Hot Paper #8, from a team led by Jun Akimitsu of Aoyama-Gakuin University, Tokyo, reports a superconducting transition temperature (T_C) of 39 K for MgB₂. This is generating huge excitement: it is the highest T_C yet observed for a Type-II superconductor. Magnesium diboride is a common laboratory chemical, a black powdery material you can buy for $2/g. What’s surprising is that physicists have taken so long to discover that it is superconducting. Back in the 1930s in Berlin, Walter Meissner found superconducting compounds of transition metals with carbides and borides. Interest has heightened as well because MgB₂ is much easier to understand than the fiendishly complex high-T_C cuprate ceramics. MgB₂is a "normal" superconductor governed by the BCS theory.
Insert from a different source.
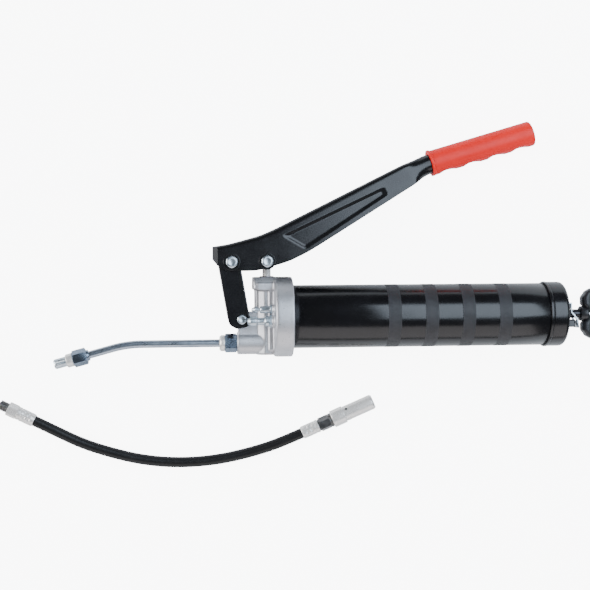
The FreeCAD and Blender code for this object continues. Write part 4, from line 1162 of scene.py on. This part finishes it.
def make_hose_coupler(back):
    """The coupler's hexagon and threaded neck, body sleeve, and pinned nose over its jaws."""
    neck = turned([(0.01, 1), (0.01, 5.0), *hex_prism(12.0, 1.0, 11.5),
                   *threaded(11.5, 14.2, 6.9, 0.9, 0.5), (14.2, 1)], 96)
    body = softened([(14.0, 3.2), (14.0, 7.7), (14.6, 8.15, 0.6), (26.0, 8.15, 0.6), (26.5, 7.6),
                     (26.5, 3.2)], steps=5)
    nose = softened([(26.4, 3.4), (26.4, 6.7), (26.9, 7.1, 0.4), (54.2, 7.1, 0.8), (56.0, 6.0, 0.4),
                     (56.0, 3.35), (46.5, 3.35), (46.5, 3.1), (26.4, 3.1)], steps=5)
    pins = []
    for turn in range(3):
        angle = TAU * turn / 3 + math.radians(75)
        spin = Matrix.Rotation(angle, 4, "X") @ Matrix.Translation((29.6, 0, 0))
        pins.append(shifted(disc(0, 0, 1.3, 6.4, 7.25, 0.25, 32), spin))
    return [
        hose_steel("coupler_neck", neck, "thread", ["hose_coupler_socket"], back),
        hose_steel("coupler_body", turned(body, 96, "joined"), "plate", ["hose_coupler_sleeve"], back),
        hose_steel("coupler_nose", turned(nose, 96, "joined"), "plate", ["hose_coupler_jaws"], back),
        hose_steel("coupler_pins", joined(*pins), "thread", (), back),
    ]


# ---- follower spring


def make_follower_spring():
    """The CAD spring's own mesh, as it stands, in a piece of its own."""
    mesh = frame["nodes"]["follower_spring"].data.copy()
    item = set_piece("follower_coil", mesh, "gun", "spring", ["follower_spring"])
    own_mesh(item)


# ---- the CAD model's own pieces, with their materials

NODE_MATERIALS = {
    "blackened": ["follower_rod"],
    "rubber": ["follower_cup", "head_gasket", "plunger_seal", "pipe_coupler_piston",
               "hose_coupler_piston"],
    "zinc": ["bleeder_stem", "follower_plate", "follower_nut"],
    "ground": ["eye_spacers", "plunger_gland", "outlet_check_ball", "filler_ball",
               "handle_pin"],
    "spring": ["outlet_check_spring", "pipe_coupler_spring", "hose_coupler_spring"],
}


def dress_nodes():
    """Give materials to the CAD nodes that no piece stands in for."""
    for material, names in NODE_MATERIALS.items():
        for name in names:
            for slot in frame["nodes"][name].material_slots:
                slot.material = M[material]


M = make_materials()
make_camera()
make_lights()
make_floor()
HOSE_LINE = evenly(route_points(), 0.0008)
hose = make_hose(HOSE_LINE)
hose_pieces = make_hose_ends()
make_barrel()
make_rear_cap()
make_handle()
make_head()
make_lever()
make_grip()
make_pivots()
make_link()
make_fittings()
make_pipe()
make_refined()
make_follower_spring()
dress_nodes()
Much interest is unfolding in the literature already on the practicality of using MgB₂ in real superconducting devices. If the mechanical properties are controllable it could contribute significantly to the production of superconducting applications. The signs are already amazingly good. David Caplin and a team at Imperial College London have discovered that proton irradiation enhances the critical current density (see Y. Bugoslavsky, et al., Nature, 411[6837]:561-3, 2001). Physicists at Lucent Technologies have made iron-clad MgB₂ wires carrying 30,000 A cm at a temperature of 25 K, which is almost high enough for power transmission cables cooled by hydrogen gas (see S. Jin, et al., Nature, 411[6837]: 563-5, 2001). A group based at Oak Ridge National Laboratory, Tennessee, has devised a method to make superconducting films using pulsed laser deposition (see H.M. Christen, et al., Physica C, 353[3-4]:157-61, 2001). It is unprecedented in the history of superconductivity that such a range of applications is produced within weeks of the publication of the discovery paper.

Finally, #10 is in the emerging field of "plastic electronics," so Science Watch asked Lucent's Hendrik Schon for a comment. "Organic semiconductors are particularly interesting in low-cost, large-area, flexible electronic and optoelectronic applications. Organic transistors are close to commercial availability. We made high-quality devices of one of the most promising candidates, pentacene. Our work shows that performance similar to amorphous silicon is possible. Pentacene shows ambipolar behavior, which is important for complementary logic applications."

So where do we go from here? An entirely plastic radio powered by a solar cell with current from a superconducting wire as a backup for cloudy days? Well, maybe!